[Records that describe objects]
* begin *

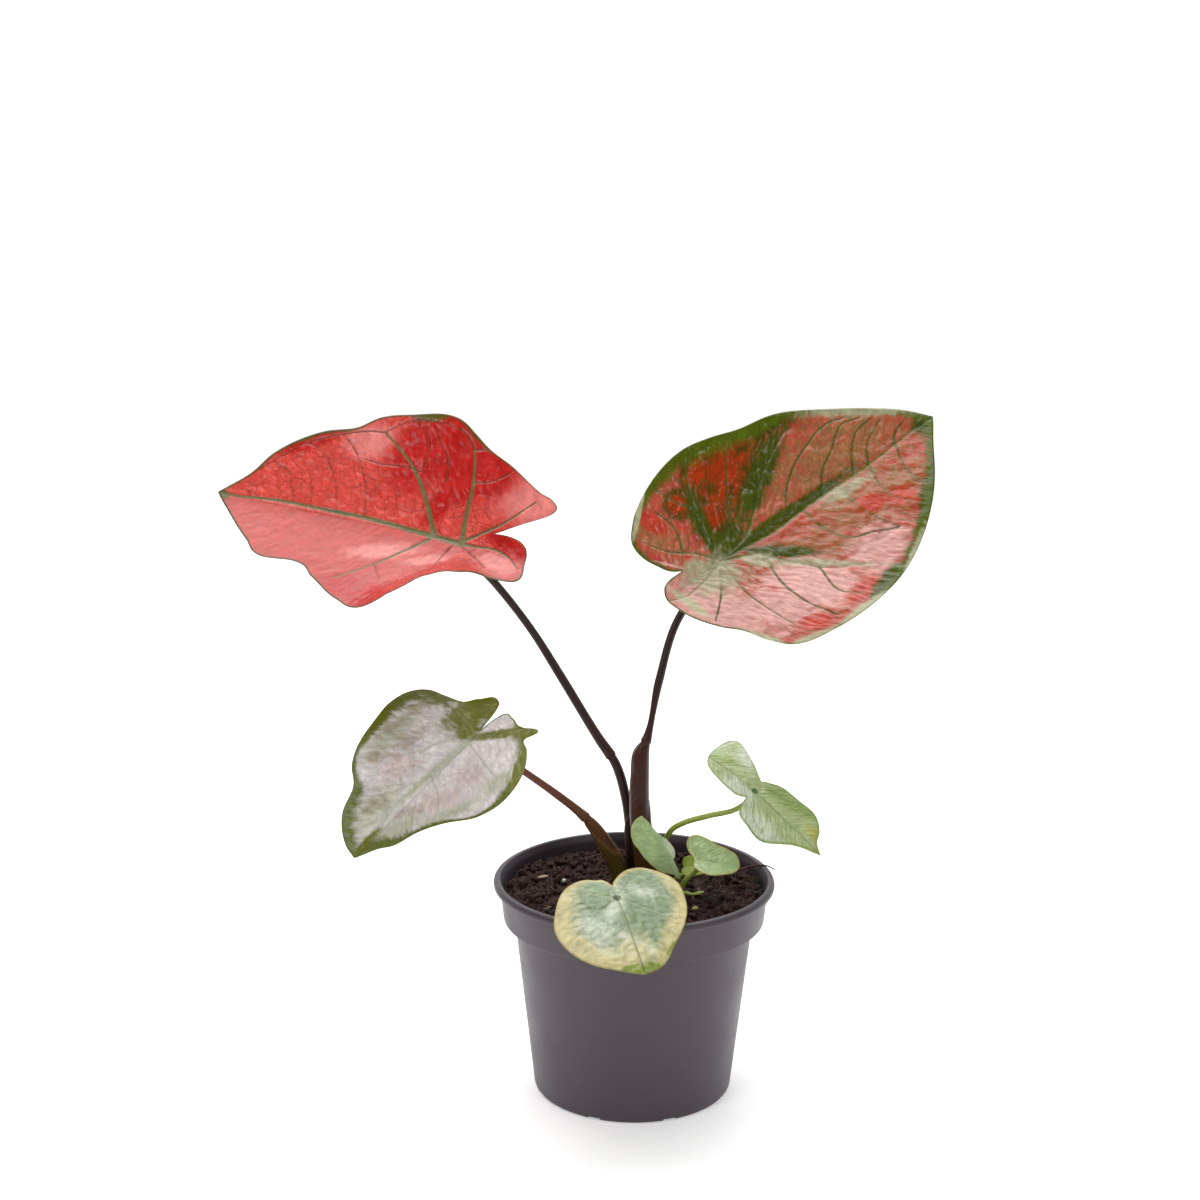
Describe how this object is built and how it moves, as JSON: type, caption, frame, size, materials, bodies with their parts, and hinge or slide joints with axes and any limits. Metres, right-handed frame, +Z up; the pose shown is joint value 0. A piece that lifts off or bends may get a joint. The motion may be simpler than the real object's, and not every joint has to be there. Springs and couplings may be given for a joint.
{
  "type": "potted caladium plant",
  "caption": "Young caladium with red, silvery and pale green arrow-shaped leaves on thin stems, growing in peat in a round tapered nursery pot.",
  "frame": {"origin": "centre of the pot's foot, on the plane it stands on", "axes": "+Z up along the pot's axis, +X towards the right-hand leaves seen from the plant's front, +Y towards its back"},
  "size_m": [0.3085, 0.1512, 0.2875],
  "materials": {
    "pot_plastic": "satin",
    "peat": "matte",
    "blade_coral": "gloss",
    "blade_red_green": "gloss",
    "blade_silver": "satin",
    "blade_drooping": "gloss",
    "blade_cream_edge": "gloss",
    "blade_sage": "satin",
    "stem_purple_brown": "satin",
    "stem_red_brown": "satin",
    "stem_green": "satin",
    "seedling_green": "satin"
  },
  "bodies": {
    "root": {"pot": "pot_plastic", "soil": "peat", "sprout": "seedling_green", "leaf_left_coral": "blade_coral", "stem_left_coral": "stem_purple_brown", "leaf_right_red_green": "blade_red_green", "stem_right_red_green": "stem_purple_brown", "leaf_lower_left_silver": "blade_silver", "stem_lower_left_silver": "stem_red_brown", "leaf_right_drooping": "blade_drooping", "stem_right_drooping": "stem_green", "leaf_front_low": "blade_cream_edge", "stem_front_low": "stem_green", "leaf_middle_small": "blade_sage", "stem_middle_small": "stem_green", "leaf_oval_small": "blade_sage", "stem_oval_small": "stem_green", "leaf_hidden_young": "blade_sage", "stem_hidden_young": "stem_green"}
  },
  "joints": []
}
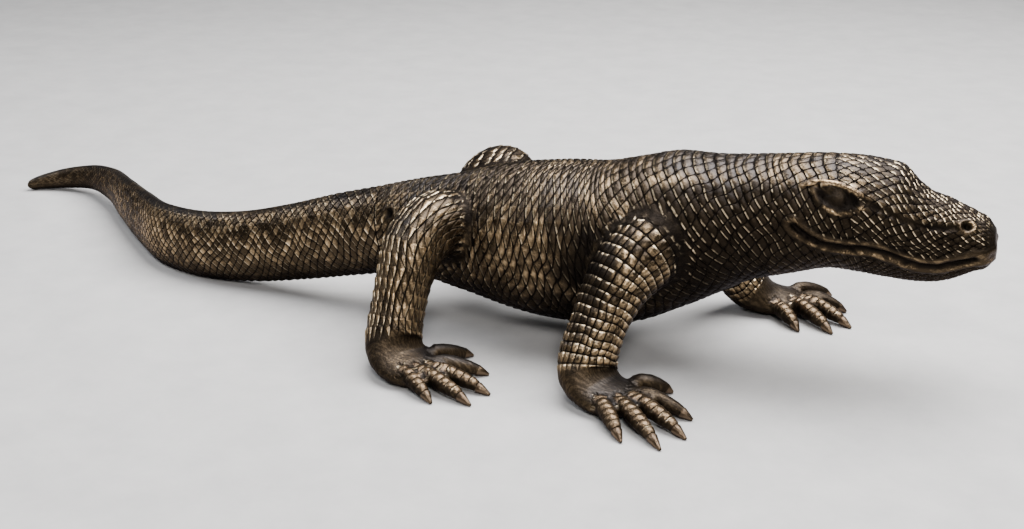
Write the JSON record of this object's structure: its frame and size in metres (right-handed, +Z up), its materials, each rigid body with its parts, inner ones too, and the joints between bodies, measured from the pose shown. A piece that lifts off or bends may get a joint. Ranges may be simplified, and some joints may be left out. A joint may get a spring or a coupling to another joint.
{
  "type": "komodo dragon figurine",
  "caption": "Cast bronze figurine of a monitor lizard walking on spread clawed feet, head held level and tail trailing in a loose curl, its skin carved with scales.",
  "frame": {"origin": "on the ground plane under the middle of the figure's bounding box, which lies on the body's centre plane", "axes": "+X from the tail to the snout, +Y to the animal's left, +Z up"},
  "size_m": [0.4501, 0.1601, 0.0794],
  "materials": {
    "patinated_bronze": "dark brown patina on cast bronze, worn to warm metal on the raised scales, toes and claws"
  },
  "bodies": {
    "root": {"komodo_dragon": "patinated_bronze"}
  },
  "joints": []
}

* end *

● EXERCISE AIM: Print every record exactly as it was given.

● RESULT BELOW:
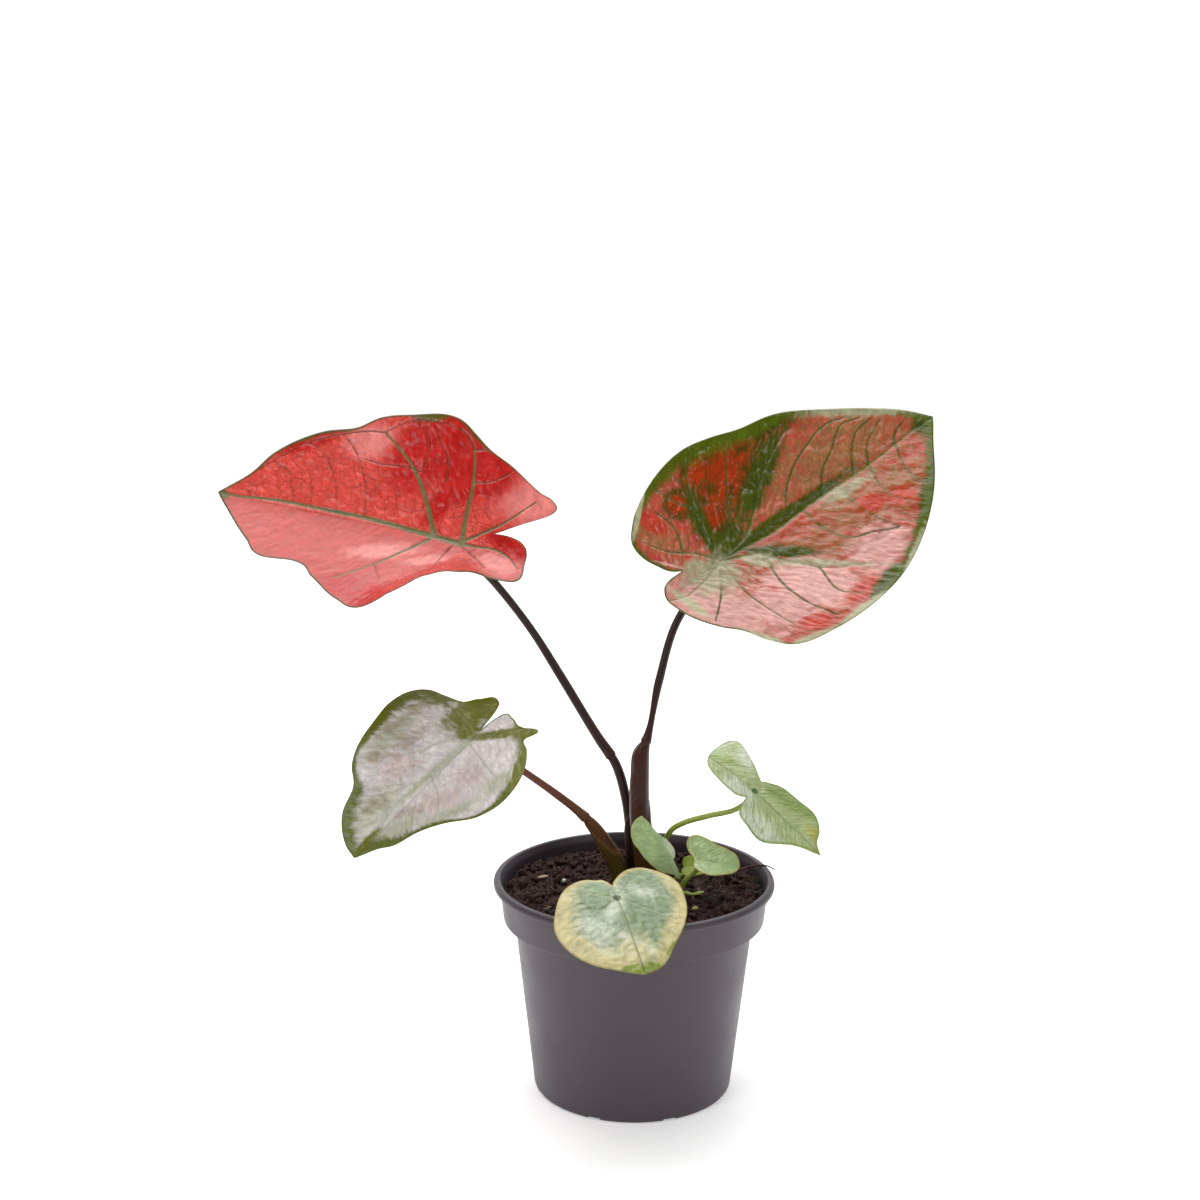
Describe how this object is built and how it moves, as JSON: type, caption, frame, size, materials, bodies with their parts, and hinge or slide joints with axes and any limits. Metres, right-handed frame, +Z up; the pose shown is joint value 0. A piece that lifts off or bends may get a joint. The motion may be simpler than the real object's, and not every joint has to be there. Springs and couplings may be given for a joint.
{
  "type": "potted caladium plant",
  "caption": "Young caladium with red, silvery and pale green arrow-shaped leaves on thin stems, growing in peat in a round tapered nursery pot.",
  "frame": {"origin": "centre of the pot's foot, on the plane it stands on", "axes": "+Z up along the pot's axis, +X towards the right-hand leaves seen from the plant's front, +Y towards its back"},
  "size_m": [0.3085, 0.1512, 0.2875],
  "materials": {
    "pot_plastic": "satin",
    "peat": "matte",
    "blade_coral": "gloss",
    "blade_red_green": "gloss",
    "blade_silver": "satin",
    "blade_drooping": "gloss",
    "blade_cream_edge": "gloss",
    "blade_sage": "satin",
    "stem_purple_brown": "satin",
    "stem_red_brown": "satin",
    "stem_green": "satin",
    "seedling_green": "satin"
  },
  "bodies": {
    "root": {"pot": "pot_plastic", "soil": "peat", "sprout": "seedling_green", "leaf_left_coral": "blade_coral", "stem_left_coral": "stem_purple_brown", "leaf_right_red_green": "blade_red_green", "stem_right_red_green": "stem_purple_brown", "leaf_lower_left_silver": "blade_silver", "stem_lower_left_silver": "stem_red_brown", "leaf_right_drooping": "blade_drooping", "stem_right_drooping": "stem_green", "leaf_front_low": "blade_cream_edge", "stem_front_low": "stem_green", "leaf_middle_small": "blade_sage", "stem_middle_small": "stem_green", "leaf_oval_small": "blade_sage", "stem_oval_small": "stem_green", "leaf_hidden_young": "blade_sage", "stem_hidden_young": "stem_green"}
  },
  "joints": []
}
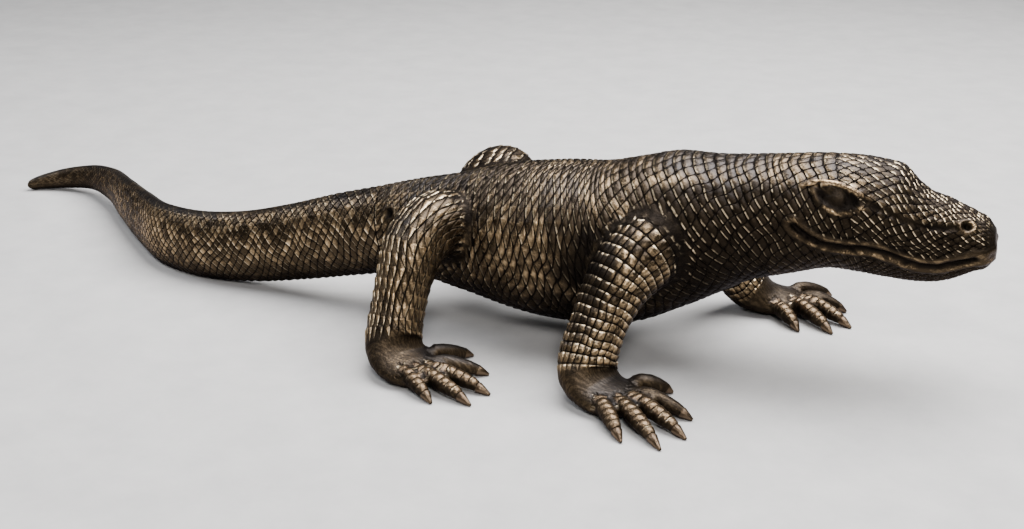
Write the JSON record of this object's structure: its frame and size in metres (right-handed, +Z up), its materials, each rigid body with its parts, inner ones too, and the joints between bodies, measured from the pose shown. A piece that lifts off or bends may get a joint. Ranges may be simplified, and some joints may be left out. A joint may get a spring or a coupling to another joint.
{
  "type": "komodo dragon figurine",
  "caption": "Cast bronze figurine of a monitor lizard walking on spread clawed feet, head held level and tail trailing in a loose curl, its skin carved with scales.",
  "frame": {"origin": "on the ground plane under the middle of the figure's bounding box, which lies on the body's centre plane", "axes": "+X from the tail to the snout, +Y to the animal's left, +Z up"},
  "size_m": [0.4501, 0.1601, 0.0794],
  "materials": {
    "patinated_bronze": "dark brown patina on cast bronze, worn to warm metal on the raised scales, toes and claws"
  },
  "bodies": {
    "root": {"komodo_dragon": "patinated_bronze"}
  },
  "joints": []
}